Extract each record and reproduce it exactly.

===== Information supplied =====

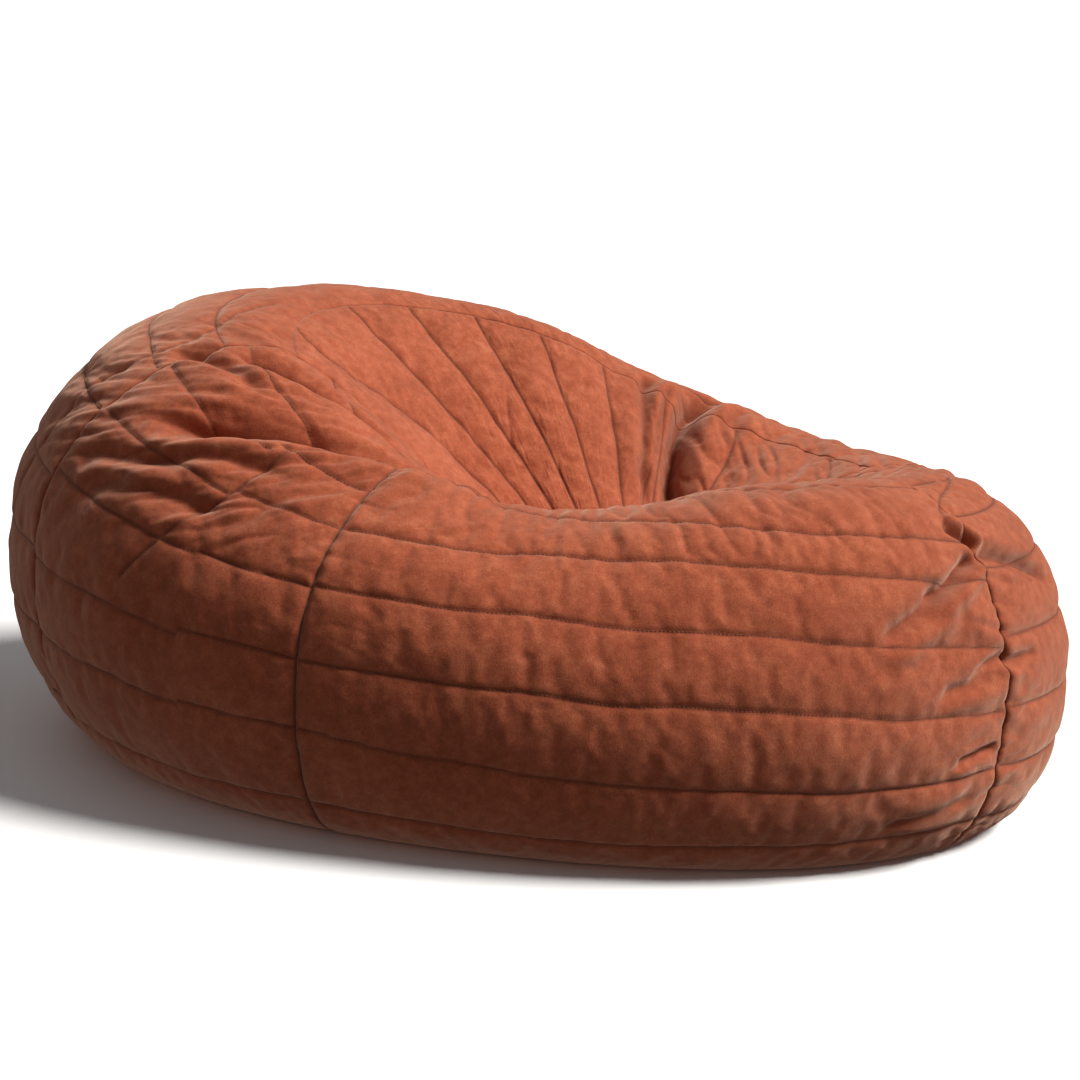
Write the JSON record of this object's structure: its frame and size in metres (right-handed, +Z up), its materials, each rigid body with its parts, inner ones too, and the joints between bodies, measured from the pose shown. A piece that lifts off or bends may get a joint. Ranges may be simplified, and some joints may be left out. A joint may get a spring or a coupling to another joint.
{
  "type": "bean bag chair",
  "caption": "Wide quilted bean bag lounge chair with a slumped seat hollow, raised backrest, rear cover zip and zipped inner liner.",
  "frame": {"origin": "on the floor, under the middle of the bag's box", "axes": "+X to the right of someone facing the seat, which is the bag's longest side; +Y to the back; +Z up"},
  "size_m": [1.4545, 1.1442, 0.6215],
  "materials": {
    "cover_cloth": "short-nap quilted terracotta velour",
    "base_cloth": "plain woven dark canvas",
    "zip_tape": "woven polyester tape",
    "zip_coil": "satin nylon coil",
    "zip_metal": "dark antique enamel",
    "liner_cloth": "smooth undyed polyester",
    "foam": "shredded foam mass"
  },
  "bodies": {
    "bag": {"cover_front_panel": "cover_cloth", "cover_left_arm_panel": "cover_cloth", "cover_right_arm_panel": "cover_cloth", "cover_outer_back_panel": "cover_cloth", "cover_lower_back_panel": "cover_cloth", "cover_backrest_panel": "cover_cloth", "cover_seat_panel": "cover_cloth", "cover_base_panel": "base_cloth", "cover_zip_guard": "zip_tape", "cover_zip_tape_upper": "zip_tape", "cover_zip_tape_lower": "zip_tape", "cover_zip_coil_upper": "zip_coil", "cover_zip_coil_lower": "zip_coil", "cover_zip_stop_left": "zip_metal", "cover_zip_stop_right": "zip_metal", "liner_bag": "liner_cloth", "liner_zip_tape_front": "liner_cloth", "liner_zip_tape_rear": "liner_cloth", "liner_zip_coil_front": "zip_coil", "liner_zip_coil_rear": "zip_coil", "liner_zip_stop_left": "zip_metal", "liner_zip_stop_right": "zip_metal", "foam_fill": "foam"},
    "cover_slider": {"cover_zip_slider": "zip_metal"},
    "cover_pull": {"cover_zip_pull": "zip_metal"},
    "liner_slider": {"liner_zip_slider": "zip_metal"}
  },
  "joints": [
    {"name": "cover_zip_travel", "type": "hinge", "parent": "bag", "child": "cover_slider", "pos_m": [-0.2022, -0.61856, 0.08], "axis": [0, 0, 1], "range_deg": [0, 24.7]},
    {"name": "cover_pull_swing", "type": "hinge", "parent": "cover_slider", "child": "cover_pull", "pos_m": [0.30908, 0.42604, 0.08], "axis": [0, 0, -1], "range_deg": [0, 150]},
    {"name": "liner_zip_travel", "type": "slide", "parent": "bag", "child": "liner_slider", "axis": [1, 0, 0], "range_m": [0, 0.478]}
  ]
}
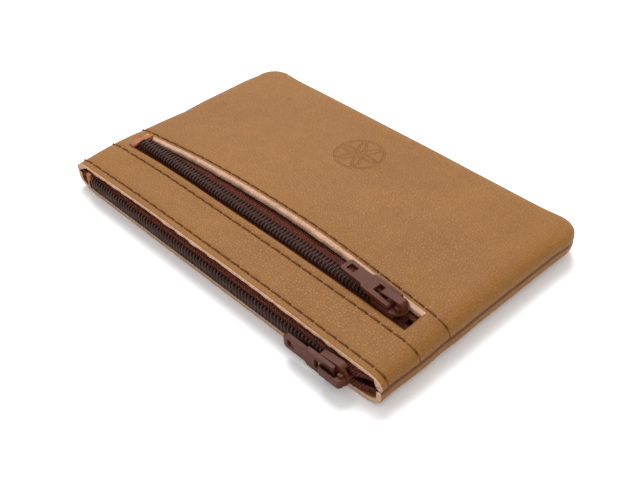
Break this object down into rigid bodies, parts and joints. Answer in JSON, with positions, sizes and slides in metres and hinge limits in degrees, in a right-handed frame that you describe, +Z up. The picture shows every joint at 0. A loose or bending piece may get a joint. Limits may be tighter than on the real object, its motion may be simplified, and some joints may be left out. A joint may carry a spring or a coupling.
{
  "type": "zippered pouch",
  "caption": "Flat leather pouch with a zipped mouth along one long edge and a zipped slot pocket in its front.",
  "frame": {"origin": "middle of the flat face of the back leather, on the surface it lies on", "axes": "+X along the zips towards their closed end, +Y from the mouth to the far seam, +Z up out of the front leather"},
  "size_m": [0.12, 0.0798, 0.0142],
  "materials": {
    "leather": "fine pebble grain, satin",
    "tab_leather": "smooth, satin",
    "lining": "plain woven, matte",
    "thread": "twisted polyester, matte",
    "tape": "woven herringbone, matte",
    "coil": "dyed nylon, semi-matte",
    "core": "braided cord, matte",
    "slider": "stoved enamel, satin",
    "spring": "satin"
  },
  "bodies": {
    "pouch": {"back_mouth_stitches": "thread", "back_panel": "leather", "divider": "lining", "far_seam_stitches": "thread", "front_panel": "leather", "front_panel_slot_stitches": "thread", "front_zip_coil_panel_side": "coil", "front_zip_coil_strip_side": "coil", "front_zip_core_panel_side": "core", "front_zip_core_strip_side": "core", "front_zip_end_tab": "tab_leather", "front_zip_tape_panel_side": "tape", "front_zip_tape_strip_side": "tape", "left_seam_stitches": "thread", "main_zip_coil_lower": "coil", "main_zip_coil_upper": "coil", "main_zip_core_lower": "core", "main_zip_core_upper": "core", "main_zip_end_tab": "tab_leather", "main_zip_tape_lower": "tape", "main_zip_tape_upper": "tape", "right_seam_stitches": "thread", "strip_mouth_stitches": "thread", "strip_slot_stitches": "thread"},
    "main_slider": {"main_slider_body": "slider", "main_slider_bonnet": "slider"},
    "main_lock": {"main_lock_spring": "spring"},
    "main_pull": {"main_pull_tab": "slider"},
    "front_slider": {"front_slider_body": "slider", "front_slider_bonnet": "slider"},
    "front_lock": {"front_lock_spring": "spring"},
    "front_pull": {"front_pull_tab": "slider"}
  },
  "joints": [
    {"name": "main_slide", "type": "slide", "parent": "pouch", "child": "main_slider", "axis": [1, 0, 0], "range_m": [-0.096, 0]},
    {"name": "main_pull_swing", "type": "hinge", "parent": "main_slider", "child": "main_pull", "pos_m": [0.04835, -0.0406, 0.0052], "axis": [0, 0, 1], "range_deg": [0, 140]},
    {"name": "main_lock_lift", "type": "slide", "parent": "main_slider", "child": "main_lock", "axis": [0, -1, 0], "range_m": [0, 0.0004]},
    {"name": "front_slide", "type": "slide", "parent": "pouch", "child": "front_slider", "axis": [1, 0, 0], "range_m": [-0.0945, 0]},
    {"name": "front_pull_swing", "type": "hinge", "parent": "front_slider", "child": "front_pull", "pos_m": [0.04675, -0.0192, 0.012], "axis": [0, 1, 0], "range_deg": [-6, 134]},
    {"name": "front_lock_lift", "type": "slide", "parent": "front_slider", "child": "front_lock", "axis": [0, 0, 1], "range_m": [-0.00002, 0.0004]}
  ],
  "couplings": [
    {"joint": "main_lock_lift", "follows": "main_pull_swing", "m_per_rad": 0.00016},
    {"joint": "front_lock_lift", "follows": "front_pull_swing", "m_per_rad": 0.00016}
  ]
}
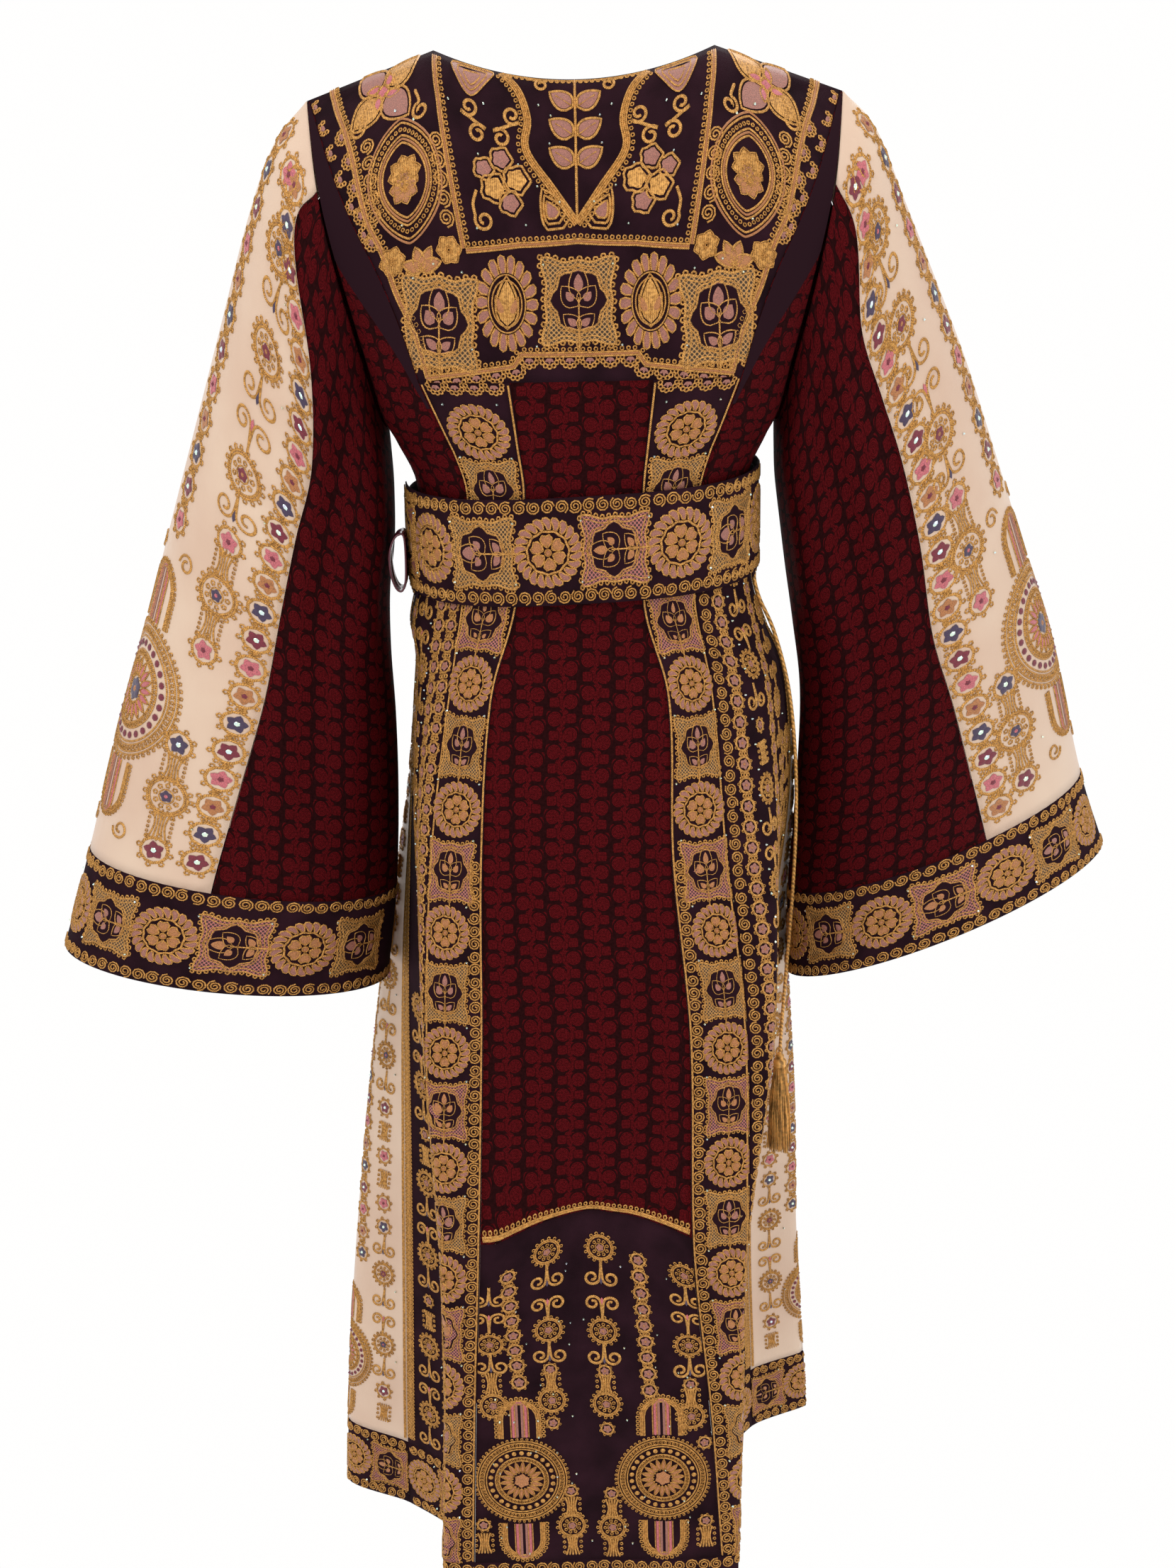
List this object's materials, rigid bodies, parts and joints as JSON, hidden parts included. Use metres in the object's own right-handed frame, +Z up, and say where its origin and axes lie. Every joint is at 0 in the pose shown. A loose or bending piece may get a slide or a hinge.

=====

▶ [Written solution]:
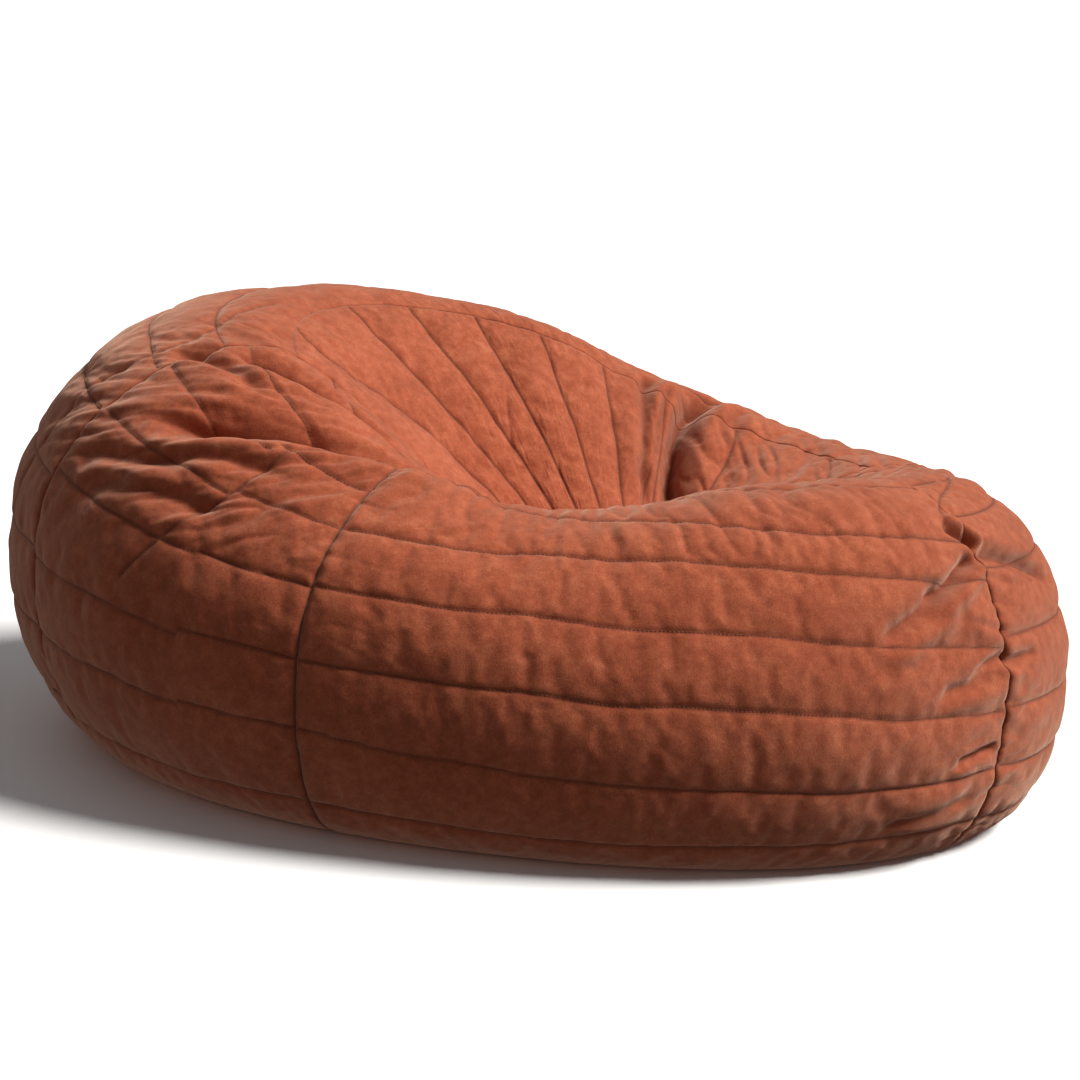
Write the JSON record of this object's structure: its frame and size in metres (right-handed, +Z up), its materials, each rigid body with its parts, inner ones too, and the joints between bodies, measured from the pose shown. A piece that lifts off or bends may get a joint. Ranges may be simplified, and some joints may be left out. A joint may get a spring or a coupling to another joint.
{
  "type": "bean bag chair",
  "caption": "Wide quilted bean bag lounge chair with a slumped seat hollow, raised backrest, rear cover zip and zipped inner liner.",
  "frame": {"origin": "on the floor, under the middle of the bag's box", "axes": "+X to the right of someone facing the seat, which is the bag's longest side; +Y to the back; +Z up"},
  "size_m": [1.4545, 1.1442, 0.6215],
  "materials": {
    "cover_cloth": "short-nap quilted terracotta velour",
    "base_cloth": "plain woven dark canvas",
    "zip_tape": "woven polyester tape",
    "zip_coil": "satin nylon coil",
    "zip_metal": "dark antique enamel",
    "liner_cloth": "smooth undyed polyester",
    "foam": "shredded foam mass"
  },
  "bodies": {
    "bag": {"cover_front_panel": "cover_cloth", "cover_left_arm_panel": "cover_cloth", "cover_right_arm_panel": "cover_cloth", "cover_outer_back_panel": "cover_cloth", "cover_lower_back_panel": "cover_cloth", "cover_backrest_panel": "cover_cloth", "cover_seat_panel": "cover_cloth", "cover_base_panel": "base_cloth", "cover_zip_guard": "zip_tape", "cover_zip_tape_upper": "zip_tape", "cover_zip_tape_lower": "zip_tape", "cover_zip_coil_upper": "zip_coil", "cover_zip_coil_lower": "zip_coil", "cover_zip_stop_left": "zip_metal", "cover_zip_stop_right": "zip_metal", "liner_bag": "liner_cloth", "liner_zip_tape_front": "liner_cloth", "liner_zip_tape_rear": "liner_cloth", "liner_zip_coil_front": "zip_coil", "liner_zip_coil_rear": "zip_coil", "liner_zip_stop_left": "zip_metal", "liner_zip_stop_right": "zip_metal", "foam_fill": "foam"},
    "cover_slider": {"cover_zip_slider": "zip_metal"},
    "cover_pull": {"cover_zip_pull": "zip_metal"},
    "liner_slider": {"liner_zip_slider": "zip_metal"}
  },
  "joints": [
    {"name": "cover_zip_travel", "type": "hinge", "parent": "bag", "child": "cover_slider", "pos_m": [-0.2022, -0.61856, 0.08], "axis": [0, 0, 1], "range_deg": [0, 24.7]},
    {"name": "cover_pull_swing", "type": "hinge", "parent": "cover_slider", "child": "cover_pull", "pos_m": [0.30908, 0.42604, 0.08], "axis": [0, 0, -1], "range_deg": [0, 150]},
    {"name": "liner_zip_travel", "type": "slide", "parent": "bag", "child": "liner_slider", "axis": [1, 0, 0], "range_m": [0, 0.478]}
  ]
}
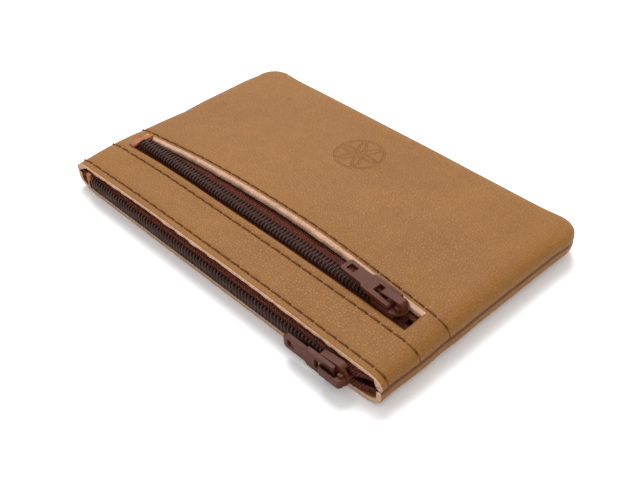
Break this object down into rigid bodies, parts and joints. Answer in JSON, with positions, sizes and slides in metres and hinge limits in degrees, in a right-handed frame that you describe, +Z up. The picture shows every joint at 0. A loose or bending piece may get a joint. Limits may be tighter than on the real object, its motion may be simplified, and some joints may be left out. A joint may carry a spring or a coupling.
{
  "type": "zippered pouch",
  "caption": "Flat leather pouch with a zipped mouth along one long edge and a zipped slot pocket in its front.",
  "frame": {"origin": "middle of the flat face of the back leather, on the surface it lies on", "axes": "+X along the zips towards their closed end, +Y from the mouth to the far seam, +Z up out of the front leather"},
  "size_m": [0.12, 0.0798, 0.0142],
  "materials": {
    "leather": "fine pebble grain, satin",
    "tab_leather": "smooth, satin",
    "lining": "plain woven, matte",
    "thread": "twisted polyester, matte",
    "tape": "woven herringbone, matte",
    "coil": "dyed nylon, semi-matte",
    "core": "braided cord, matte",
    "slider": "stoved enamel, satin",
    "spring": "satin"
  },
  "bodies": {
    "pouch": {"back_mouth_stitches": "thread", "back_panel": "leather", "divider": "lining", "far_seam_stitches": "thread", "front_panel": "leather", "front_panel_slot_stitches": "thread", "front_zip_coil_panel_side": "coil", "front_zip_coil_strip_side": "coil", "front_zip_core_panel_side": "core", "front_zip_core_strip_side": "core", "front_zip_end_tab": "tab_leather", "front_zip_tape_panel_side": "tape", "front_zip_tape_strip_side": "tape", "left_seam_stitches": "thread", "main_zip_coil_lower": "coil", "main_zip_coil_upper": "coil", "main_zip_core_lower": "core", "main_zip_core_upper": "core", "main_zip_end_tab": "tab_leather", "main_zip_tape_lower": "tape", "main_zip_tape_upper": "tape", "right_seam_stitches": "thread", "strip_mouth_stitches": "thread", "strip_slot_stitches": "thread"},
    "main_slider": {"main_slider_body": "slider", "main_slider_bonnet": "slider"},
    "main_lock": {"main_lock_spring": "spring"},
    "main_pull": {"main_pull_tab": "slider"},
    "front_slider": {"front_slider_body": "slider", "front_slider_bonnet": "slider"},
    "front_lock": {"front_lock_spring": "spring"},
    "front_pull": {"front_pull_tab": "slider"}
  },
  "joints": [
    {"name": "main_slide", "type": "slide", "parent": "pouch", "child": "main_slider", "axis": [1, 0, 0], "range_m": [-0.096, 0]},
    {"name": "main_pull_swing", "type": "hinge", "parent": "main_slider", "child": "main_pull", "pos_m": [0.04835, -0.0406, 0.0052], "axis": [0, 0, 1], "range_deg": [0, 140]},
    {"name": "main_lock_lift", "type": "slide", "parent": "main_slider", "child": "main_lock", "axis": [0, -1, 0], "range_m": [0, 0.0004]},
    {"name": "front_slide", "type": "slide", "parent": "pouch", "child": "front_slider", "axis": [1, 0, 0], "range_m": [-0.0945, 0]},
    {"name": "front_pull_swing", "type": "hinge", "parent": "front_slider", "child": "front_pull", "pos_m": [0.04675, -0.0192, 0.012], "axis": [0, 1, 0], "range_deg": [-6, 134]},
    {"name": "front_lock_lift", "type": "slide", "parent": "front_slider", "child": "front_lock", "axis": [0, 0, 1], "range_m": [-0.00002, 0.0004]}
  ],
  "couplings": [
    {"joint": "main_lock_lift", "follows": "main_pull_swing", "m_per_rad": 0.00016},
    {"joint": "front_lock_lift", "follows": "front_pull_swing", "m_per_rad": 0.00016}
  ]
}
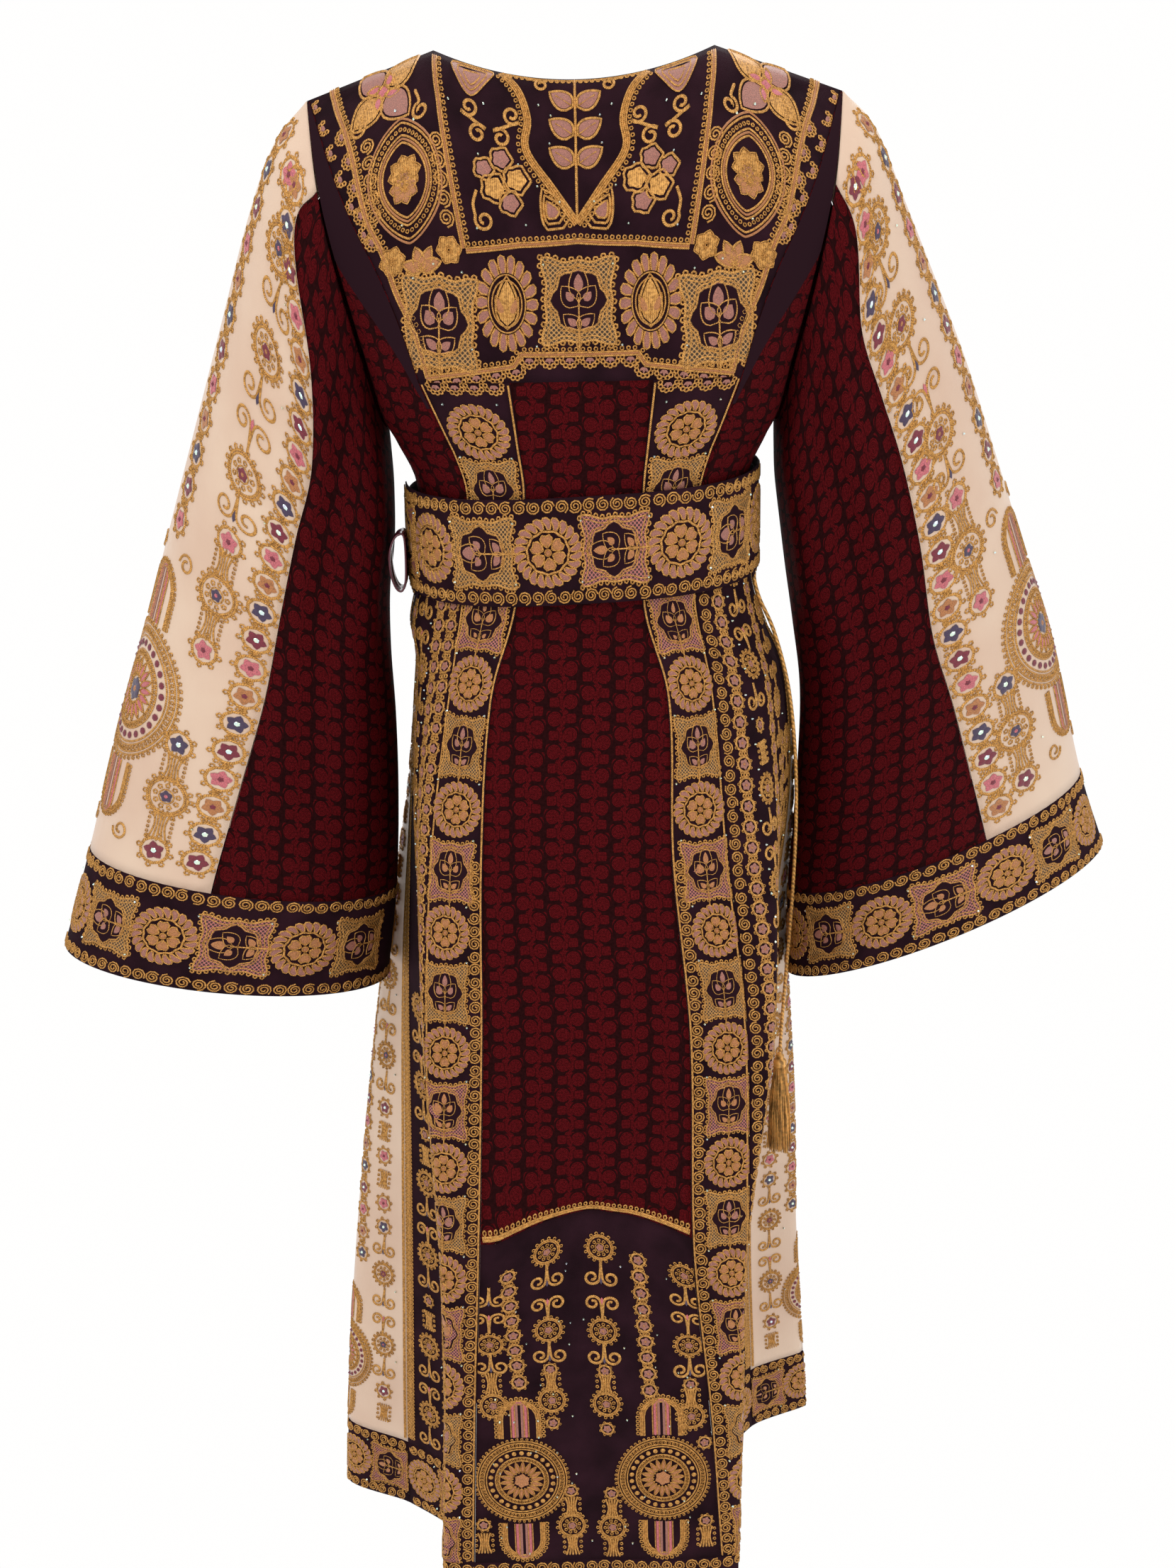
List this object's materials, rigid bodies, parts and joints as JSON, hidden parts included. Use metres in the object's own right-handed frame, +Z up, and say where its origin and axes lie. Every joint is at 0 in the pose shown. A loose or bending piece may get a slide or a hinge.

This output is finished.